### TASK DATA ###
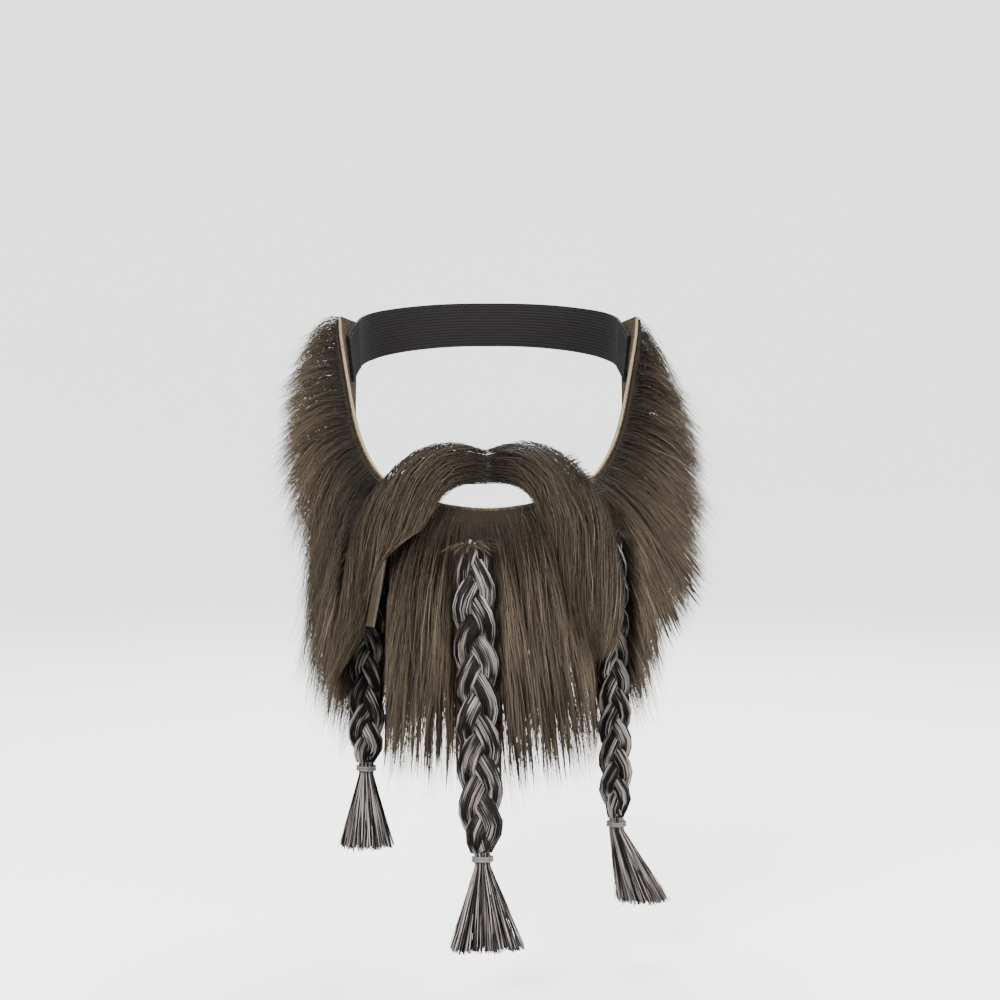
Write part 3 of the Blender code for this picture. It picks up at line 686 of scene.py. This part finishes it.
def line_piece(name, paths, widths, tones, thickness, sides, material):
    """Round threads along rows of points, with widths as shares of the thickness."""
    count, steps = paths.shape[:2]
    mesh = bpy.data.meshes.new(name)
    numbers = np.arange(count * steps).reshape(count, steps)
    edges = np.stack([numbers[:, :-1], numbers[:, 1:]], -1).reshape(-1, 2)
    mesh.vertices.add(count * steps)
    mesh.vertices.foreach_set("co", paths.astype(np.float32).ravel())
    mesh.edges.add(len(edges))
    mesh.edges.foreach_set("vertices", edges.astype(np.int32).ravel())
    run = np.linspace(0, 1, steps)
    for label, values in (("width", widths), ("tone", tones), ("run", run[None])):
        full = np.broadcast_to(values, (count, steps)).astype(np.float32).ravel()
        mesh.attributes.new(label, "FLOAT", "POINT").data.foreach_set("value", full)
    made = new_object(name, mesh)
    modifier = made.modifiers.new("make", "NODES")
    modifier.node_group = THREAD_TREE
    given = {"Thickness": thickness, "Sides": sides, "Material": material}
    for item in THREAD_TREE.interface.items_tree:
        if item.name in given:
            modifier[item.identifier] = given[item.name]
    return plain(made)


def hair_piece(name, paths, widths, tones, material, radius=HAIR_RADIUS, sides=3):
    made = line_piece(name, kept_near(paths), widths, tones[:, None], radius, sides, material)
    lay_hair_map(made.data)
    return made


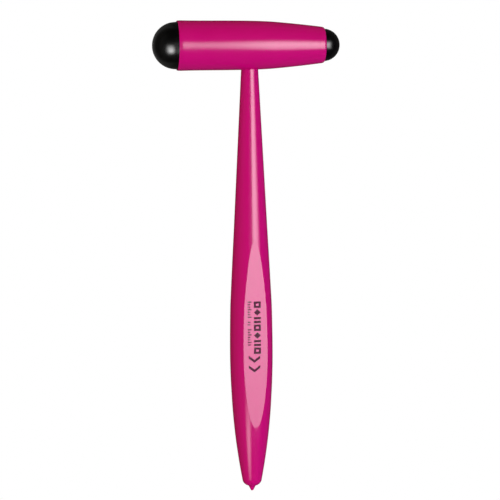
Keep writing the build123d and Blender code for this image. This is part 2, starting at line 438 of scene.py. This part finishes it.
def handle_half(name, turns_at):
    """A moulded half shell: skin, inside face and the rims between them."""
    outer, inner, verts = [], [], []
    for v in handle_rows():
        r = handle_r(v)
        end_bevel = END_BEVEL * max(0.0, 1 - (HANDLE_END - v) / END_BEVEL_RUN)
        bore = NECK_BORE_R if v < CAVITY_TOP else CAP_BORE_R
        ring_out, ring_in = [], []
        flat = facet_out(v)
        for turn in turns_at(r, flat):
            skin = section_r(r, turn, flat)
            gap = abs(abs(math.remainder(turn, math.pi)) - math.pi / 2) * r
            seam = SEAM_DEPTH * max(0.0, 1 - gap / SEAM_HALF)
            ring_out.append(len(verts))
            verts.append(on_handle(v, skin - seam - end_bevel, turn))
            ring_in.append(len(verts))
            verts.append(on_handle(v, max(bore, skin - WALL), turn))
        outer.append(ring_out)
        inner.append(ring_in)
    return add_mesh(name, verts, shell_faces(outer, inner), 30)


front = handle_half("handle_front", front_turns)
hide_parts("handle_front_shell")
back = handle_half("handle_back", back_turns)
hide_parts("handle_back_shell")


def turned_down(name, profile, segments=144):
    """A turned solid about the handle's axis; profile as (distance down, radius), from axis to axis."""
    verts, index, faces = [], [], []
    for v, r in profile:
        if r < 1e-7:
            verts.append(on_handle(v, 0, 0))
            index.append([len(verts) - 1] * segments)
            continue
        index.append([len(verts) + s for s in range(segments)])
        verts += [on_handle(v, r, 2 * math.pi * s / segments) for s in range(segments)]
    for a, b in zip(index, index[1:]):
        for s in range(segments):
            n = (s + 1) % segments
            face = [a[s], a[n], b[n], b[s]]
            faces.append([x for k, x in enumerate(face) if x != face[k - 1]])
    return add_mesh(name, verts, faces, 40)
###
* **STATED TASK**
Give the complete listing a second time, exactly as it reads.

* **WRITTEN ANSWER**
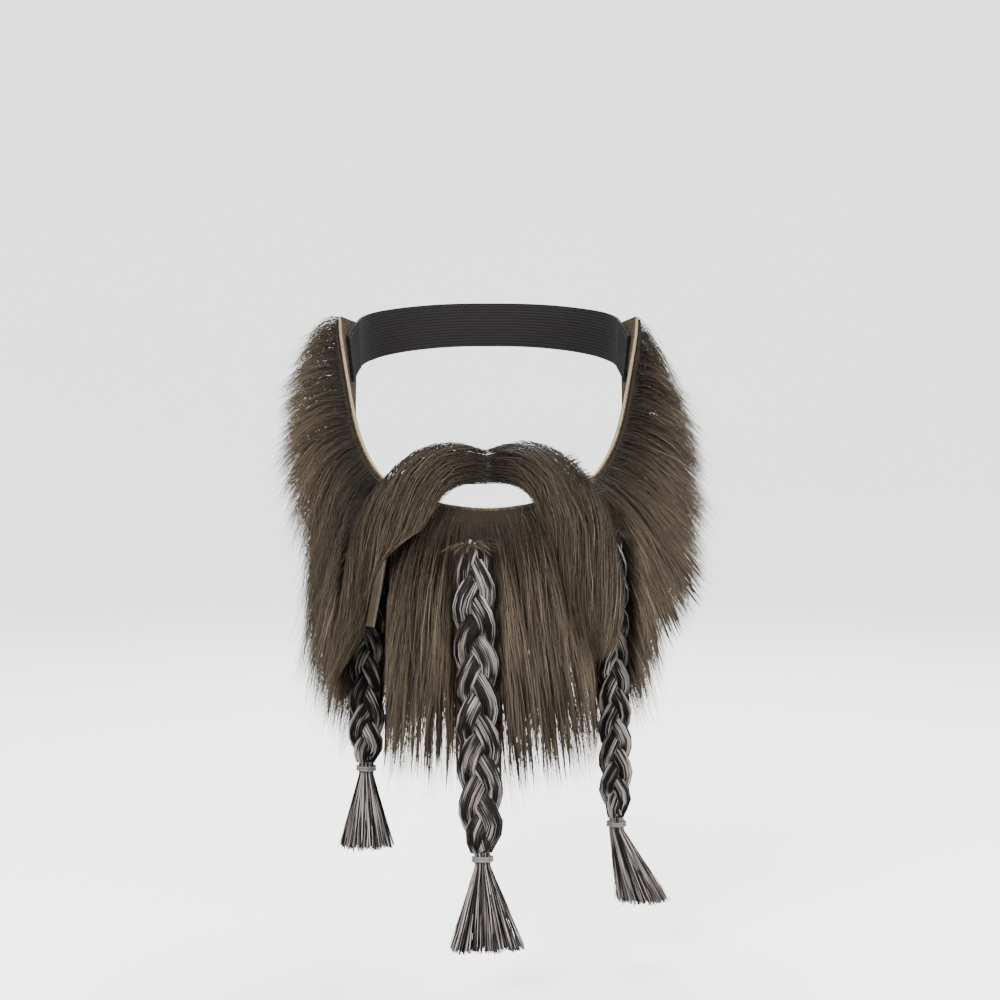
Write part 3 of the Blender code for this picture. It picks up at line 686 of scene.py. This part finishes it.
def line_piece(name, paths, widths, tones, thickness, sides, material):
    """Round threads along rows of points, with widths as shares of the thickness."""
    count, steps = paths.shape[:2]
    mesh = bpy.data.meshes.new(name)
    numbers = np.arange(count * steps).reshape(count, steps)
    edges = np.stack([numbers[:, :-1], numbers[:, 1:]], -1).reshape(-1, 2)
    mesh.vertices.add(count * steps)
    mesh.vertices.foreach_set("co", paths.astype(np.float32).ravel())
    mesh.edges.add(len(edges))
    mesh.edges.foreach_set("vertices", edges.astype(np.int32).ravel())
    run = np.linspace(0, 1, steps)
    for label, values in (("width", widths), ("tone", tones), ("run", run[None])):
        full = np.broadcast_to(values, (count, steps)).astype(np.float32).ravel()
        mesh.attributes.new(label, "FLOAT", "POINT").data.foreach_set("value", full)
    made = new_object(name, mesh)
    modifier = made.modifiers.new("make", "NODES")
    modifier.node_group = THREAD_TREE
    given = {"Thickness": thickness, "Sides": sides, "Material": material}
    for item in THREAD_TREE.interface.items_tree:
        if item.name in given:
            modifier[item.identifier] = given[item.name]
    return plain(made)


def hair_piece(name, paths, widths, tones, material, radius=HAIR_RADIUS, sides=3):
    made = line_piece(name, kept_near(paths), widths, tones[:, None], radius, sides, material)
    lay_hair_map(made.data)
    return made


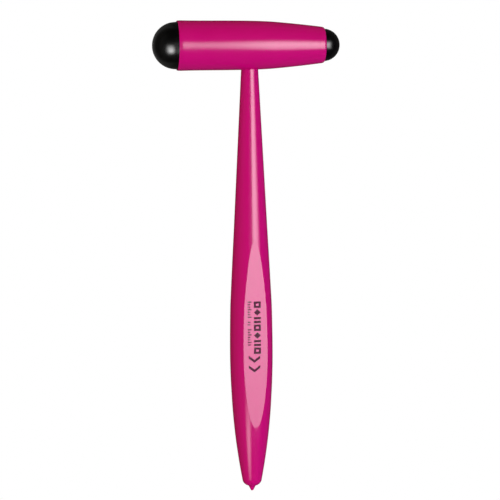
Keep writing the build123d and Blender code for this image. This is part 2, starting at line 438 of scene.py. This part finishes it.
def handle_half(name, turns_at):
    """A moulded half shell: skin, inside face and the rims between them."""
    outer, inner, verts = [], [], []
    for v in handle_rows():
        r = handle_r(v)
        end_bevel = END_BEVEL * max(0.0, 1 - (HANDLE_END - v) / END_BEVEL_RUN)
        bore = NECK_BORE_R if v < CAVITY_TOP else CAP_BORE_R
        ring_out, ring_in = [], []
        flat = facet_out(v)
        for turn in turns_at(r, flat):
            skin = section_r(r, turn, flat)
            gap = abs(abs(math.remainder(turn, math.pi)) - math.pi / 2) * r
            seam = SEAM_DEPTH * max(0.0, 1 - gap / SEAM_HALF)
            ring_out.append(len(verts))
            verts.append(on_handle(v, skin - seam - end_bevel, turn))
            ring_in.append(len(verts))
            verts.append(on_handle(v, max(bore, skin - WALL), turn))
        outer.append(ring_out)
        inner.append(ring_in)
    return add_mesh(name, verts, shell_faces(outer, inner), 30)


front = handle_half("handle_front", front_turns)
hide_parts("handle_front_shell")
back = handle_half("handle_back", back_turns)
hide_parts("handle_back_shell")


def turned_down(name, profile, segments=144):
    """A turned solid about the handle's axis; profile as (distance down, radius), from axis to axis."""
    verts, index, faces = [], [], []
    for v, r in profile:
        if r < 1e-7:
            verts.append(on_handle(v, 0, 0))
            index.append([len(verts) - 1] * segments)
            continue
        index.append([len(verts) + s for s in range(segments)])
        verts += [on_handle(v, r, 2 * math.pi * s / segments) for s in range(segments)]
    for a, b in zip(index, index[1:]):
        for s in range(segments):
            n = (s + 1) % segments
            face = [a[s], a[n], b[n], b[s]]
            faces.append([x for k, x in enumerate(face) if x != face[k - 1]])
    return add_mesh(name, verts, faces, 40)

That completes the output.